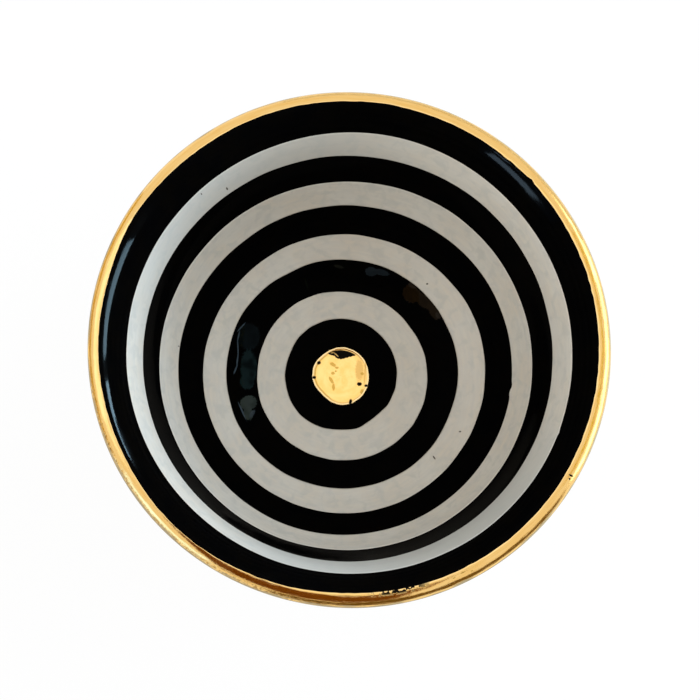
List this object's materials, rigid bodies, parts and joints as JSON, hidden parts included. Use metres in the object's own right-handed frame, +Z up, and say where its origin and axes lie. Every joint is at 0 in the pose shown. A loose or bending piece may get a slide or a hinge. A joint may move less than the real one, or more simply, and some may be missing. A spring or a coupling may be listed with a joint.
{
  "type": "trinket dish",
  "caption": "Small round thrown bowl on a foot ring, with black and white rings inside, a gold dot on its floor and gold over its lip.",
  "frame": {"origin": "on the table, under the middle of the foot ring", "axes": "+Z up along the bowl's axis; the bowl is round, so +X and +Y are free, with -Y towards the viewer in the picture"},
  "size_m": [0.12, 0.12, 0.056],
  "materials": {
    "bare_clay": "matte",
    "white_glaze": "gloss",
    "black_glaze": "gloss",
    "gold_lustre": "gloss"
  },
  "bodies": {
    "root": {"clay_body": "bare_clay", "outside_glaze": "white_glaze", "foot_well_glaze": "white_glaze", "white_ring_1": "white_glaze", "white_ring_2": "white_glaze", "white_ring_3": "white_glaze", "white_ring_4": "white_glaze", "black_ring_1": "black_glaze", "black_ring_2": "black_glaze", "black_ring_3": "black_glaze", "black_ring_4": "black_glaze", "black_ring_5": "black_glaze", "gold_rim": "gold_lustre", "gold_dot": "gold_lustre"}
  },
  "joints": []
}
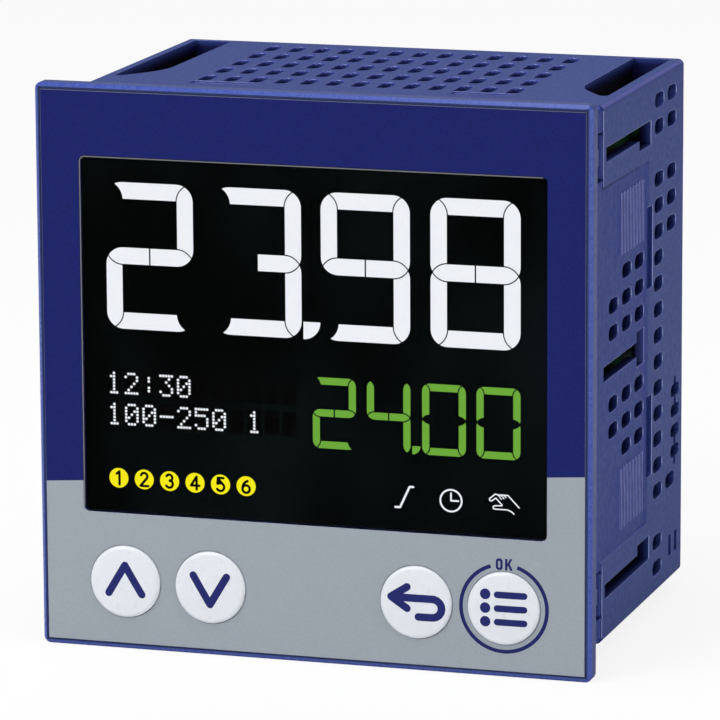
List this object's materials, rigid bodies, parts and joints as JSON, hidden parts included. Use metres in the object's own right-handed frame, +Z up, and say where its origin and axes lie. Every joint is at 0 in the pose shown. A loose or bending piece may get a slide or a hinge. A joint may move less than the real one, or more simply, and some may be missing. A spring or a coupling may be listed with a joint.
{
  "type": "panel-mounted temperature controller",
  "caption": "Square panel-mounted process temperature controller: flanged front with lit number display and sprung keys, vented sleeve behind it with clip tracks, plug terminals at the rear.",
  "frame": {"origin": "centre of the flange's back face, where the unit seats on the panel", "axes": "+X to the right seen from the front, +Y into the panel, +Z up"},
  "size_m": [0.096, 0.0712, 0.096],
  "materials": {
    "housing_plastic": "fine-grained moulded blue plastic",
    "bezel_plastic": "satin moulded blue plastic",
    "overlay_film": "satin printed film, blue above and grey below",
    "window_pane": "clear pane with a dark tint",
    "lcd_glass": "black liquid-crystal panel with lit digits",
    "light_guide": "milky light guide",
    "black_plastic": "black moulded plastic",
    "board": "green solder mask",
    "key_plastic": "white key plastic",
    "switch_plastic": "black switch body",
    "plunger_plastic": "ivory plunger",
    "relay_plastic": "pale relay cover",
    "core_ferrite": "sintered ferrite",
    "coil_tape": "yellow winding tape",
    "can_sleeve": "dark shrink sleeve on an aluminium can",
    "film_cap": "ochre boxed film capacitor",
    "terminal_plastic": "black terminal plastic"
  },
  "bodies": {
    "unit": {"housing": "housing_plastic", "front_bezel": "bezel_plastic", "front_overlay": "overlay_film", "display_window": "window_pane", "lcd_panel": "lcd_glass", "display_frame": "black_plastic", "backlight": "light_guide", "display_board": "board", "right_board": "board", "left_board": "board", "option_board": "board", "right_header": "black_plastic", "left_header": "black_plastic", "option_header": "black_plastic", "transformer_core": "core_ferrite", "transformer_coil": "coil_tape", "can_capacitor": "can_sleeve", "film_capacitor": "film_cap", "relay_1": "relay_plastic", "relay_2": "relay_plastic", "relay_3": "relay_plastic", "switch_up": "switch_plastic", "switch_down": "switch_plastic", "switch_back": "switch_plastic", "switch_menu": "switch_plastic", "terminal_strip_left": "terminal_plastic", "terminal_block_left": "terminal_plastic", "terminal_strip_centre": "terminal_plastic", "terminal_block_centre": "terminal_plastic", "terminal_strip_right": "terminal_plastic", "terminal_block_right": "terminal_plastic"},
    "up_key": {"key_up": "key_plastic", "plunger_up": "plunger_plastic"},
    "down_key": {"key_down": "key_plastic", "plunger_down": "plunger_plastic"},
    "back_key": {"key_back": "key_plastic", "plunger_back": "plunger_plastic"},
    "menu_key": {"key_menu": "key_plastic", "plunger_menu": "plunger_plastic"}
  },
  "joints": [
    {"name": "up_press", "type": "slide", "parent": "unit", "child": "up_key", "axis": [0, 1, 0], "range_m": [0, 0.0008], "stiffness_N_per_m": 1500, "springref_m": -0.001},
    {"name": "down_press", "type": "slide", "parent": "unit", "child": "down_key", "axis": [0, 1, 0], "range_m": [0, 0.0008], "stiffness_N_per_m": 1500, "springref_m": -0.001},
    {"name": "back_press", "type": "slide", "parent": "unit", "child": "back_key", "axis": [0, 1, 0], "range_m": [0, 0.0008], "stiffness_N_per_m": 1500, "springref_m": -0.001},
    {"name": "menu_press", "type": "slide", "parent": "unit", "child": "menu_key", "axis": [0, 1, 0], "range_m": [0, 0.0008], "stiffness_N_per_m": 1500, "springref_m": -0.001}
  ]
}
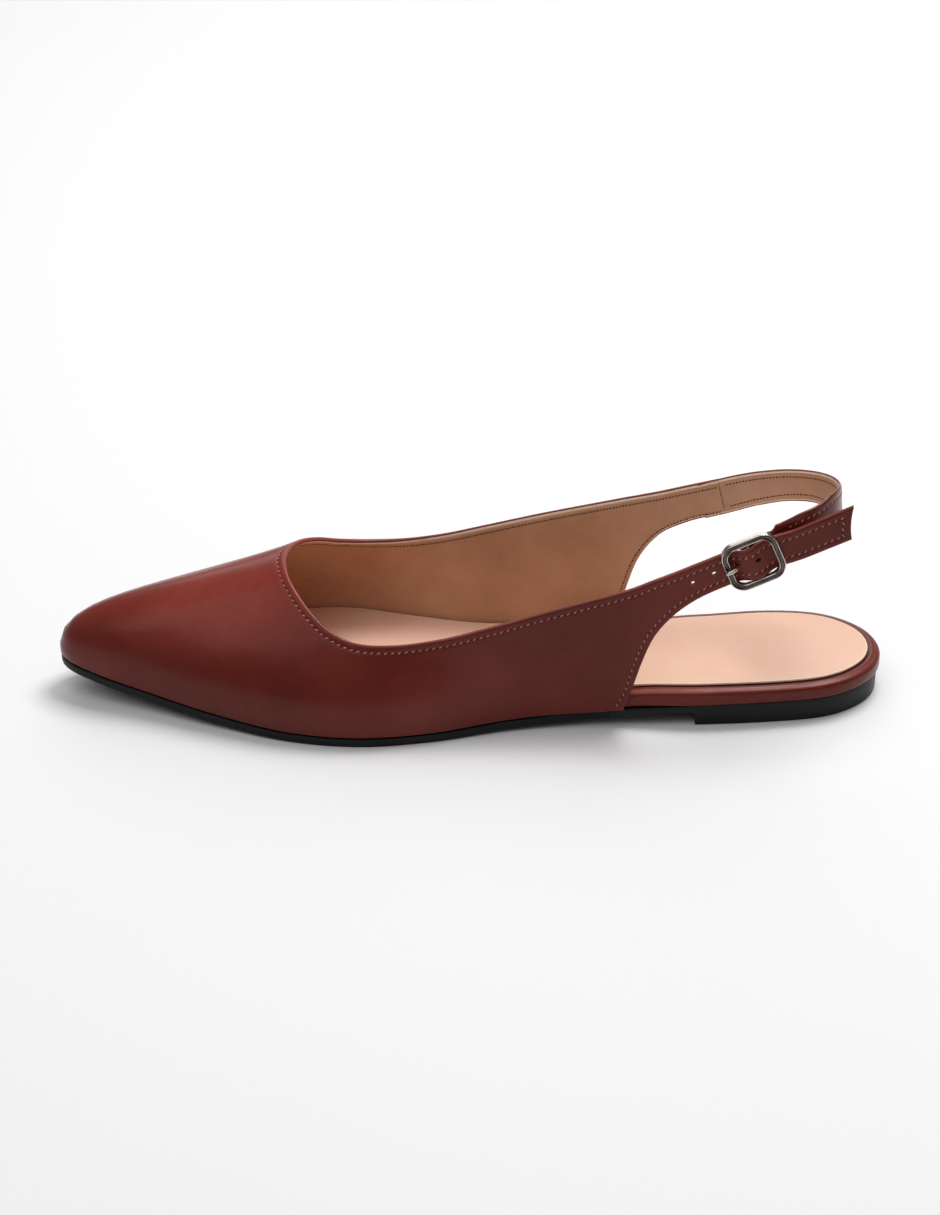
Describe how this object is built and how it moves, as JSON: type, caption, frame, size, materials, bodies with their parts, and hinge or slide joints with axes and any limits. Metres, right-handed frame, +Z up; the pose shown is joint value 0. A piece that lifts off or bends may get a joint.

## [Exercise]
Extract every record and return it verbatim.

## [Result of the exercise]
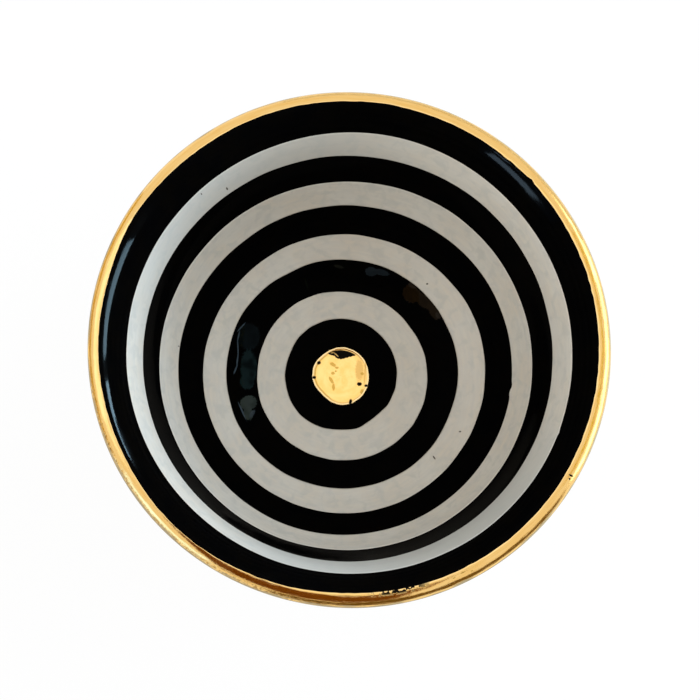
List this object's materials, rigid bodies, parts and joints as JSON, hidden parts included. Use metres in the object's own right-handed frame, +Z up, and say where its origin and axes lie. Every joint is at 0 in the pose shown. A loose or bending piece may get a slide or a hinge. A joint may move less than the real one, or more simply, and some may be missing. A spring or a coupling may be listed with a joint.
{
  "type": "trinket dish",
  "caption": "Small round thrown bowl on a foot ring, with black and white rings inside, a gold dot on its floor and gold over its lip.",
  "frame": {"origin": "on the table, under the middle of the foot ring", "axes": "+Z up along the bowl's axis; the bowl is round, so +X and +Y are free, with -Y towards the viewer in the picture"},
  "size_m": [0.12, 0.12, 0.056],
  "materials": {
    "bare_clay": "matte",
    "white_glaze": "gloss",
    "black_glaze": "gloss",
    "gold_lustre": "gloss"
  },
  "bodies": {
    "root": {"clay_body": "bare_clay", "outside_glaze": "white_glaze", "foot_well_glaze": "white_glaze", "white_ring_1": "white_glaze", "white_ring_2": "white_glaze", "white_ring_3": "white_glaze", "white_ring_4": "white_glaze", "black_ring_1": "black_glaze", "black_ring_2": "black_glaze", "black_ring_3": "black_glaze", "black_ring_4": "black_glaze", "black_ring_5": "black_glaze", "gold_rim": "gold_lustre", "gold_dot": "gold_lustre"}
  },
  "joints": []
}
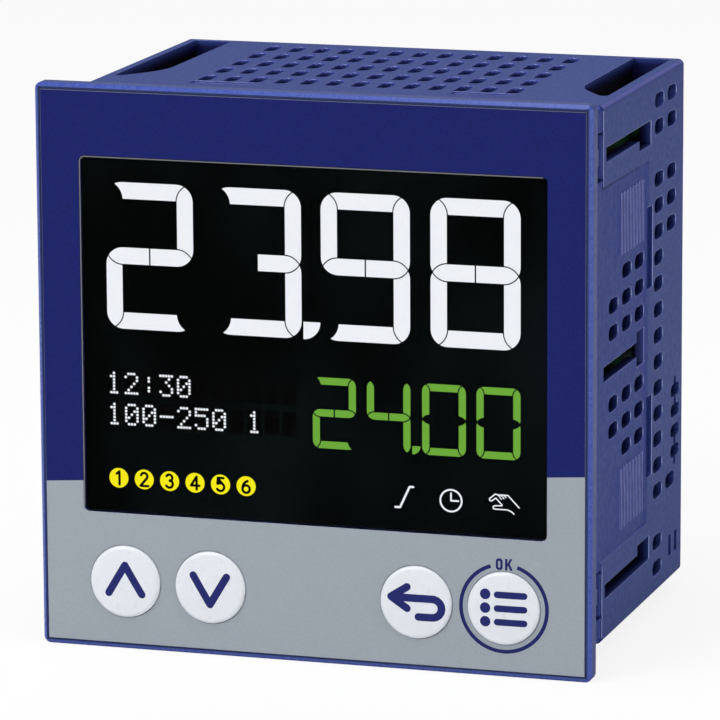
List this object's materials, rigid bodies, parts and joints as JSON, hidden parts included. Use metres in the object's own right-handed frame, +Z up, and say where its origin and axes lie. Every joint is at 0 in the pose shown. A loose or bending piece may get a slide or a hinge. A joint may move less than the real one, or more simply, and some may be missing. A spring or a coupling may be listed with a joint.
{
  "type": "panel-mounted temperature controller",
  "caption": "Square panel-mounted process temperature controller: flanged front with lit number display and sprung keys, vented sleeve behind it with clip tracks, plug terminals at the rear.",
  "frame": {"origin": "centre of the flange's back face, where the unit seats on the panel", "axes": "+X to the right seen from the front, +Y into the panel, +Z up"},
  "size_m": [0.096, 0.0712, 0.096],
  "materials": {
    "housing_plastic": "fine-grained moulded blue plastic",
    "bezel_plastic": "satin moulded blue plastic",
    "overlay_film": "satin printed film, blue above and grey below",
    "window_pane": "clear pane with a dark tint",
    "lcd_glass": "black liquid-crystal panel with lit digits",
    "light_guide": "milky light guide",
    "black_plastic": "black moulded plastic",
    "board": "green solder mask",
    "key_plastic": "white key plastic",
    "switch_plastic": "black switch body",
    "plunger_plastic": "ivory plunger",
    "relay_plastic": "pale relay cover",
    "core_ferrite": "sintered ferrite",
    "coil_tape": "yellow winding tape",
    "can_sleeve": "dark shrink sleeve on an aluminium can",
    "film_cap": "ochre boxed film capacitor",
    "terminal_plastic": "black terminal plastic"
  },
  "bodies": {
    "unit": {"housing": "housing_plastic", "front_bezel": "bezel_plastic", "front_overlay": "overlay_film", "display_window": "window_pane", "lcd_panel": "lcd_glass", "display_frame": "black_plastic", "backlight": "light_guide", "display_board": "board", "right_board": "board", "left_board": "board", "option_board": "board", "right_header": "black_plastic", "left_header": "black_plastic", "option_header": "black_plastic", "transformer_core": "core_ferrite", "transformer_coil": "coil_tape", "can_capacitor": "can_sleeve", "film_capacitor": "film_cap", "relay_1": "relay_plastic", "relay_2": "relay_plastic", "relay_3": "relay_plastic", "switch_up": "switch_plastic", "switch_down": "switch_plastic", "switch_back": "switch_plastic", "switch_menu": "switch_plastic", "terminal_strip_left": "terminal_plastic", "terminal_block_left": "terminal_plastic", "terminal_strip_centre": "terminal_plastic", "terminal_block_centre": "terminal_plastic", "terminal_strip_right": "terminal_plastic", "terminal_block_right": "terminal_plastic"},
    "up_key": {"key_up": "key_plastic", "plunger_up": "plunger_plastic"},
    "down_key": {"key_down": "key_plastic", "plunger_down": "plunger_plastic"},
    "back_key": {"key_back": "key_plastic", "plunger_back": "plunger_plastic"},
    "menu_key": {"key_menu": "key_plastic", "plunger_menu": "plunger_plastic"}
  },
  "joints": [
    {"name": "up_press", "type": "slide", "parent": "unit", "child": "up_key", "axis": [0, 1, 0], "range_m": [0, 0.0008], "stiffness_N_per_m": 1500, "springref_m": -0.001},
    {"name": "down_press", "type": "slide", "parent": "unit", "child": "down_key", "axis": [0, 1, 0], "range_m": [0, 0.0008], "stiffness_N_per_m": 1500, "springref_m": -0.001},
    {"name": "back_press", "type": "slide", "parent": "unit", "child": "back_key", "axis": [0, 1, 0], "range_m": [0, 0.0008], "stiffness_N_per_m": 1500, "springref_m": -0.001},
    {"name": "menu_press", "type": "slide", "parent": "unit", "child": "menu_key", "axis": [0, 1, 0], "range_m": [0, 0.0008], "stiffness_N_per_m": 1500, "springref_m": -0.001}
  ]
}
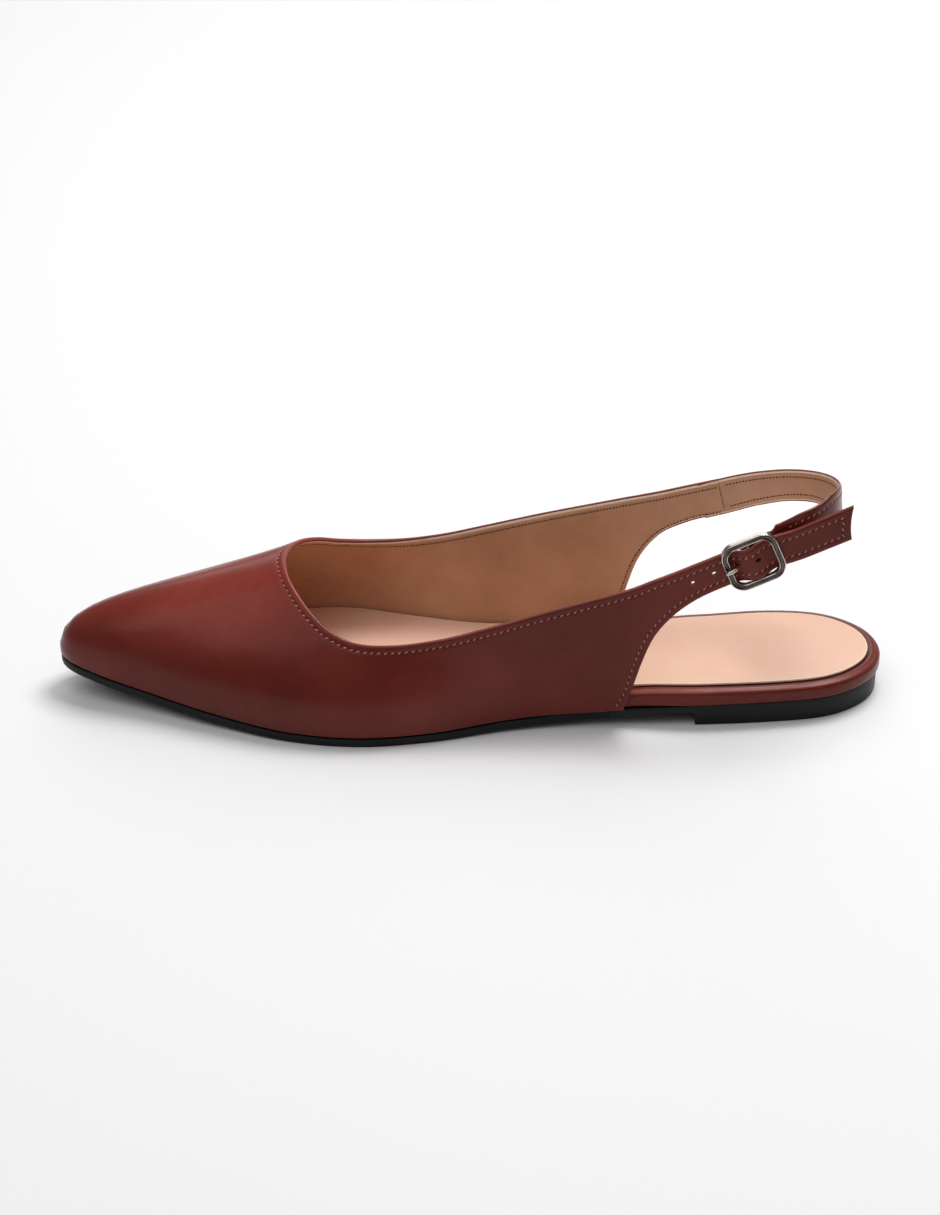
Describe how this object is built and how it moves, as JSON: type, caption, frame, size, materials, bodies with their parts, and hinge or slide joints with axes and any limits. Metres, right-handed frame, +Z up; the pose shown is joint value 0. A piece that lifts off or bends may get a joint.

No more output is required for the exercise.